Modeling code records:
-- BEGIN --

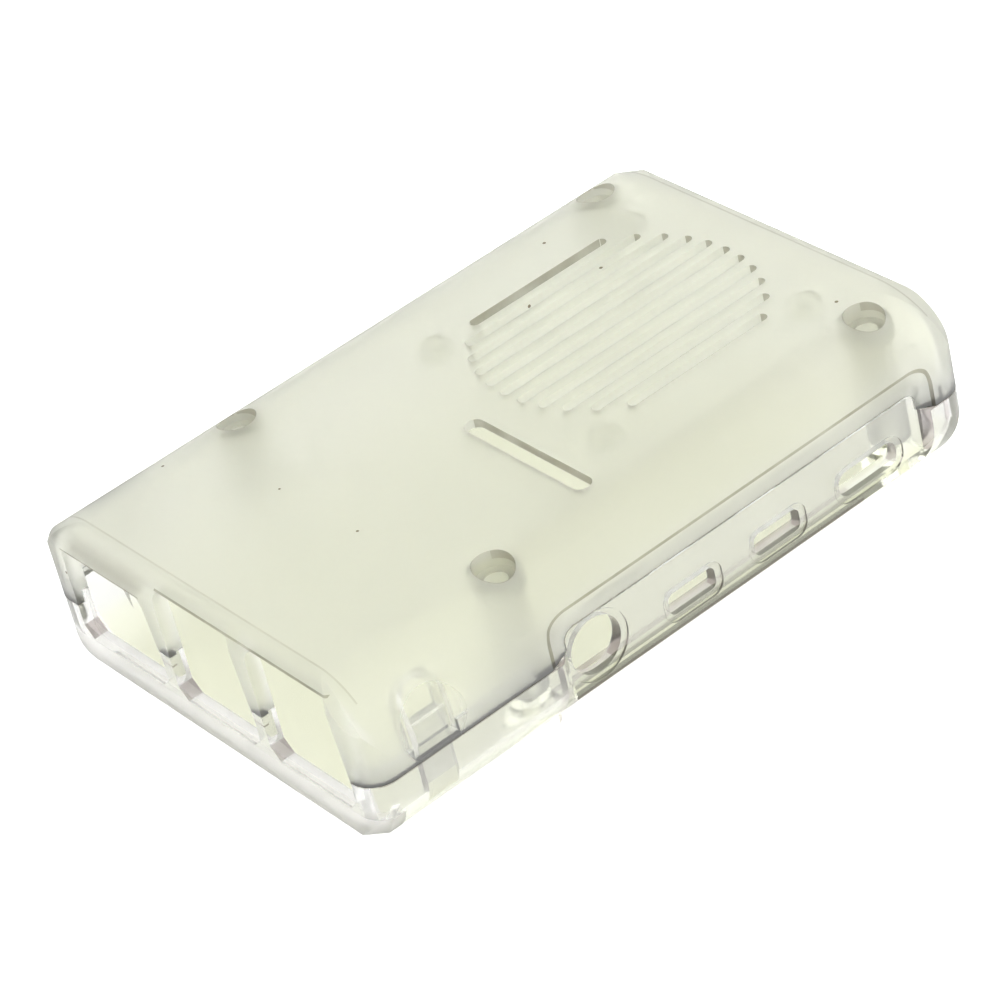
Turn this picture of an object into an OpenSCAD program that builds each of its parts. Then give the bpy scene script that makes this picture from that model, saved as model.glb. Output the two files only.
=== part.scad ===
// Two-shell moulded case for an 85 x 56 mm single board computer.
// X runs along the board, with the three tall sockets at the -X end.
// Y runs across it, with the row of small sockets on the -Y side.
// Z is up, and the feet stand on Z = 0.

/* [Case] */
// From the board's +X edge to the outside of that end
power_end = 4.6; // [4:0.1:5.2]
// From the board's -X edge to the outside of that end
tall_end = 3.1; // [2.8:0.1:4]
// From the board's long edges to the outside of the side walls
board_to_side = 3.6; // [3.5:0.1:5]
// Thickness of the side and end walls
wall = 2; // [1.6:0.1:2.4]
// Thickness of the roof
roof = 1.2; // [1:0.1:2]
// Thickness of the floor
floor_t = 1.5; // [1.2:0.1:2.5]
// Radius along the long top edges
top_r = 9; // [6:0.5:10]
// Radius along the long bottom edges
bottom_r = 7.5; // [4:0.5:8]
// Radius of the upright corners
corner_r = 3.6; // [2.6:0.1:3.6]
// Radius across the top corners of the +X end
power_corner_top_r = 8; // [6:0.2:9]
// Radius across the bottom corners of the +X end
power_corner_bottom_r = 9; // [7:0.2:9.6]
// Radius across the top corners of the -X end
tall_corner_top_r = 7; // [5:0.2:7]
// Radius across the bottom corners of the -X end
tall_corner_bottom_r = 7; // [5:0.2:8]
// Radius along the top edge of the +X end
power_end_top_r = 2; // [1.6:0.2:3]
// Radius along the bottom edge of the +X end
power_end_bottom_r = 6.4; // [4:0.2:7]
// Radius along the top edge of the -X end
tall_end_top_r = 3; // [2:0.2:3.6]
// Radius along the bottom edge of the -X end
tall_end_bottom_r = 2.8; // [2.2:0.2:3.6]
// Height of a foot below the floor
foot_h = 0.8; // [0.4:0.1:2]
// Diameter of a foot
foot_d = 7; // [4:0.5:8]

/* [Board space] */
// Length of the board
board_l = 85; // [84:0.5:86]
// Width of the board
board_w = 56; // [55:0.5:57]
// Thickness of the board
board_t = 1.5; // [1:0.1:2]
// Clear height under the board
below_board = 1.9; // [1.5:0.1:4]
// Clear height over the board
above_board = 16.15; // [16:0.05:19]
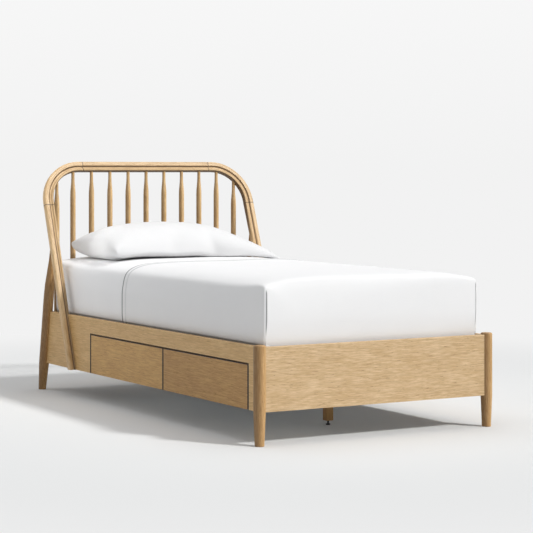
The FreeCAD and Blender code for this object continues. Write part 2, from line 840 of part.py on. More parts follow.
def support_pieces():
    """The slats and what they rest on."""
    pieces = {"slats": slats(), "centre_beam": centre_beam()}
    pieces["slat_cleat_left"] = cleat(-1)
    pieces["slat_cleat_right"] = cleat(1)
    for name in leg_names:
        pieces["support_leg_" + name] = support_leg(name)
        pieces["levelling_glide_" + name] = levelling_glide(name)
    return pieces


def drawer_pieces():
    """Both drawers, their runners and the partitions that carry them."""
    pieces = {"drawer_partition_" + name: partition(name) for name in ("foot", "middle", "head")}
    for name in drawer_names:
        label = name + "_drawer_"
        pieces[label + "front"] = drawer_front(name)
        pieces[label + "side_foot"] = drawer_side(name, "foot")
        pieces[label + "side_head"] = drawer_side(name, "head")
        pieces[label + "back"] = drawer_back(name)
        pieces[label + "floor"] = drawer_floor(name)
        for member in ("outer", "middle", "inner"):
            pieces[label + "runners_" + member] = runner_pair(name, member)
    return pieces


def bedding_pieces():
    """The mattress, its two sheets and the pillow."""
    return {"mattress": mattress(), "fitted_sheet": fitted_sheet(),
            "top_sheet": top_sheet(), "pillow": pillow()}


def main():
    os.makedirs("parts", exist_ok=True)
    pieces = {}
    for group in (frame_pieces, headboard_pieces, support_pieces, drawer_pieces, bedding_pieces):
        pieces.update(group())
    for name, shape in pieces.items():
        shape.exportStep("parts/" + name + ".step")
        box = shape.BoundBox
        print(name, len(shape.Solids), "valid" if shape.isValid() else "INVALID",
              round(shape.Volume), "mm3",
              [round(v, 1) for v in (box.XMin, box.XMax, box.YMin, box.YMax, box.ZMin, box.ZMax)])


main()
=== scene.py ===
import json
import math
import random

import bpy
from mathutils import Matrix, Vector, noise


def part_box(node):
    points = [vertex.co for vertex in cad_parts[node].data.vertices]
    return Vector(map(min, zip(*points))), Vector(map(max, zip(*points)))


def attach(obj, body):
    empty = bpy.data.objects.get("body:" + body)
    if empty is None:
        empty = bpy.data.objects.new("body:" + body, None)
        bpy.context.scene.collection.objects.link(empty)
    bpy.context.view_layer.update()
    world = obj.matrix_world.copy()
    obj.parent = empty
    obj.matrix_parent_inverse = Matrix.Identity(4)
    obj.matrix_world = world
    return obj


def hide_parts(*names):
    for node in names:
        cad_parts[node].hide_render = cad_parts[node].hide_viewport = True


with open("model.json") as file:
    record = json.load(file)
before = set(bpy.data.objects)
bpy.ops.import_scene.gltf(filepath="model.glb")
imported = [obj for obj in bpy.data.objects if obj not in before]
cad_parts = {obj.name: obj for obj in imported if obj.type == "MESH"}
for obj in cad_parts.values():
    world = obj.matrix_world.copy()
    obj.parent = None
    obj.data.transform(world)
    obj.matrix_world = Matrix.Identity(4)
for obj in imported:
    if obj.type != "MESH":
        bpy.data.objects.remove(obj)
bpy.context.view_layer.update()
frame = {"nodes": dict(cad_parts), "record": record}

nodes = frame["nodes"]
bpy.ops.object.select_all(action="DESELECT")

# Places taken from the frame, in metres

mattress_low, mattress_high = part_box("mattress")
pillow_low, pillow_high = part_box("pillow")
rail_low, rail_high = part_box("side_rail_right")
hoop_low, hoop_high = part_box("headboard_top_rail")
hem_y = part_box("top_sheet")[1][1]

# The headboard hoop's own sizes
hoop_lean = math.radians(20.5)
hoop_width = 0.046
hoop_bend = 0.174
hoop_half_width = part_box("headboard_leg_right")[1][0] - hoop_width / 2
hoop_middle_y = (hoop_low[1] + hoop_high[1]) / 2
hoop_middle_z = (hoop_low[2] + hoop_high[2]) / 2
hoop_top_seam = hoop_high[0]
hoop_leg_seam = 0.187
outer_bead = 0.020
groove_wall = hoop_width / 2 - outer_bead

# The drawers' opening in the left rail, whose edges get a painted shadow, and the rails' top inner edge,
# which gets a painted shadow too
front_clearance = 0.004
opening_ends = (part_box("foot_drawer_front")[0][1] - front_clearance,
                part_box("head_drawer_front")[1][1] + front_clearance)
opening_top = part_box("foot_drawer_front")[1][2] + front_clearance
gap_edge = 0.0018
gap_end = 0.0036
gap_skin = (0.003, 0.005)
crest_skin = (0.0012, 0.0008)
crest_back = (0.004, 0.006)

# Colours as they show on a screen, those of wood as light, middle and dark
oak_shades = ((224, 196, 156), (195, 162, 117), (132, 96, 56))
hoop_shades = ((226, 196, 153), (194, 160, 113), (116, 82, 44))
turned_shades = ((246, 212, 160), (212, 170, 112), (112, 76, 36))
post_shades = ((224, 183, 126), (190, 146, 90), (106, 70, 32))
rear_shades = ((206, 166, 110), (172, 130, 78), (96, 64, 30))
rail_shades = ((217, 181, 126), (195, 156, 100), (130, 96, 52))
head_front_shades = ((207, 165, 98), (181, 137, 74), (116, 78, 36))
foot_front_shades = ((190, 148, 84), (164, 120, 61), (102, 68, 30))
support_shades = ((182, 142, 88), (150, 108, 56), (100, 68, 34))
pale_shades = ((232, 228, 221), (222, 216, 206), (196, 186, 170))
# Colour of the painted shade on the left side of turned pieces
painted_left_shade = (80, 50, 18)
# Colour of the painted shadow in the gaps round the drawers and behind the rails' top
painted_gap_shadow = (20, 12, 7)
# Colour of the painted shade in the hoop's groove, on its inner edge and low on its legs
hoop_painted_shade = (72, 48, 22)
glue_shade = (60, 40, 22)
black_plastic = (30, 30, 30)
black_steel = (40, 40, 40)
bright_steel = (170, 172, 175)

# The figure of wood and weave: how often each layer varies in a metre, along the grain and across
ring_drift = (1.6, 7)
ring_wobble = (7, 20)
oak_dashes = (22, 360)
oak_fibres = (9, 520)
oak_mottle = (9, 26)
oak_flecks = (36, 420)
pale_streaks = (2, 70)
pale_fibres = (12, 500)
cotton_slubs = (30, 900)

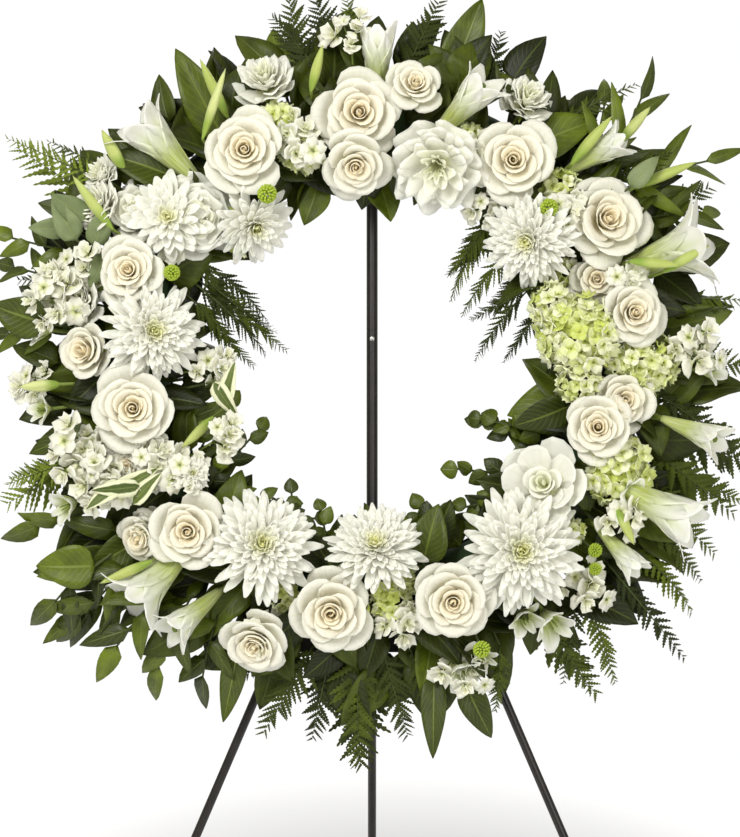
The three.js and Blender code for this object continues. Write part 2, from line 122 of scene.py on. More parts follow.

-- END --

Task directions
Reproduce only the lines from the one containing "for group in" through the one containing "zip(*points))), Vector(map(max, zip(*points)))", inclusive of both.

Answer to the exercise
    for group in (frame_pieces, headboard_pieces, support_pieces, drawer_pieces, bedding_pieces):
        pieces.update(group())
    for name, shape in pieces.items():
        shape.exportStep("parts/" + name + ".step")
        box = shape.BoundBox
        print(name, len(shape.Solids), "valid" if shape.isValid() else "INVALID",
              round(shape.Volume), "mm3",
              [round(v, 1) for v in (box.XMin, box.XMax, box.YMin, box.YMax, box.ZMin, box.ZMax)])


main()
=== scene.py ===
import json
import math
import random

import bpy
from mathutils import Matrix, Vector, noise


def part_box(node):
    points = [vertex.co for vertex in cad_parts[node].data.vertices]
    return Vector(map(min, zip(*points))), Vector(map(max, zip(*points)))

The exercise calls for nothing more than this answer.